Without structured validation, problems that appear minor during cutover can quickly become operational incidents after go live.
Lessons from the Field
The most resilient colo relocations include structured validation procedures immediately after migration and throughout the early life support period.
This includes:
- Day 1 validation checkpoints
- Connectivity testing
- Redundancy validation
- Performance benchmarking
- Baseline comparisons
- Early life operational support
Testing systems under production level conditions before final turnover helps organizations identify issues early and reduce downstream operational disruption.
In mission critical environments, post move validation is not optional. It is part of the relocation itself.
Conclusion
Colocation relocations are becoming increasingly complex as enterprises modernize infrastructure, scale AI workloads, and accelerate deployment timelines. Success now depends on far more than transporting equipment safely from one facility to another.
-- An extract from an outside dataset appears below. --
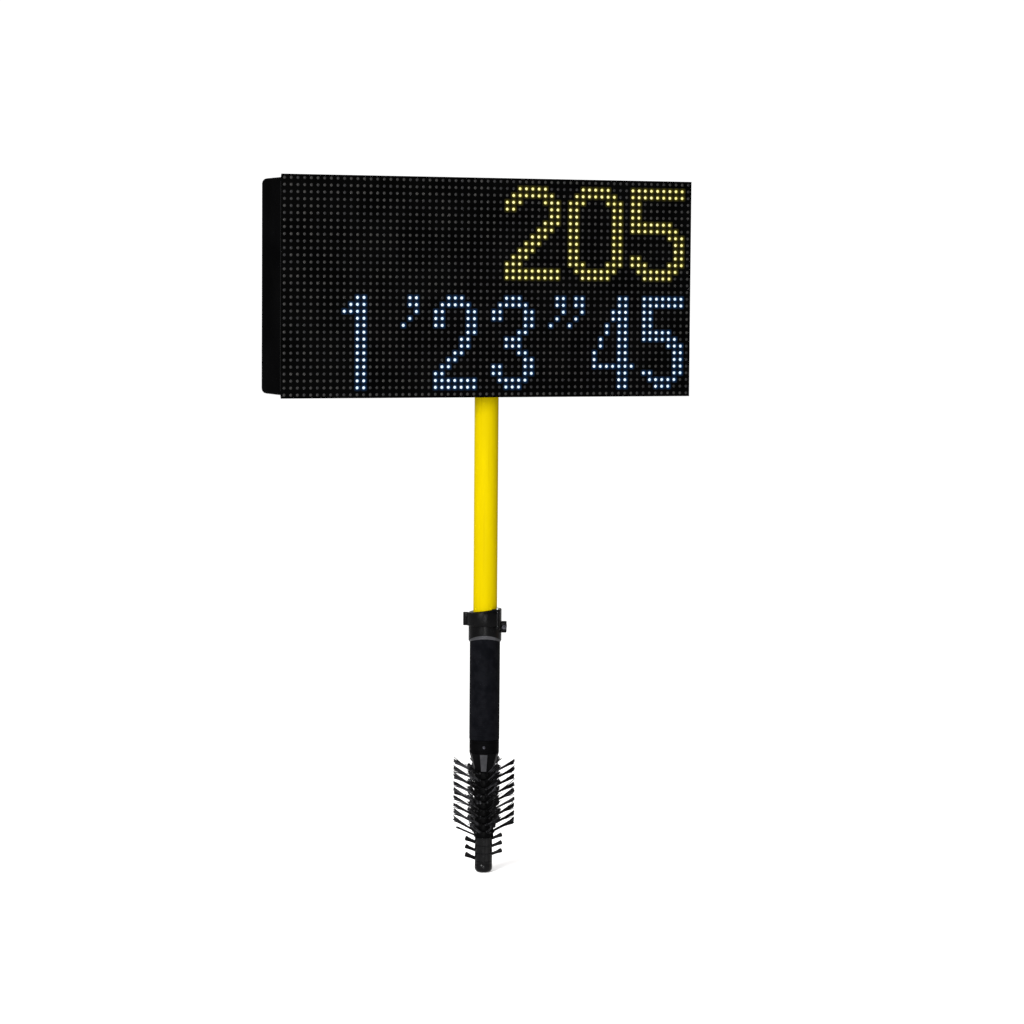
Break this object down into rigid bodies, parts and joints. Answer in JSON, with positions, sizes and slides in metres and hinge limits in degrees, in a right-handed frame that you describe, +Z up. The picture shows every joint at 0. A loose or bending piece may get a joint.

Organizations that emphasize these factors are far better positioned to reduce operational risk and execute colo relocations with confidence:
- Structured project management
- Comprehensive infrastructure audits
- Secure and documented transportation
- Compliance ready deliverables
- Rigorous post move validation
The lesson from the field is clear. Successful relocations are built on preparation, operational visibility, and disciplined execution inside the data center.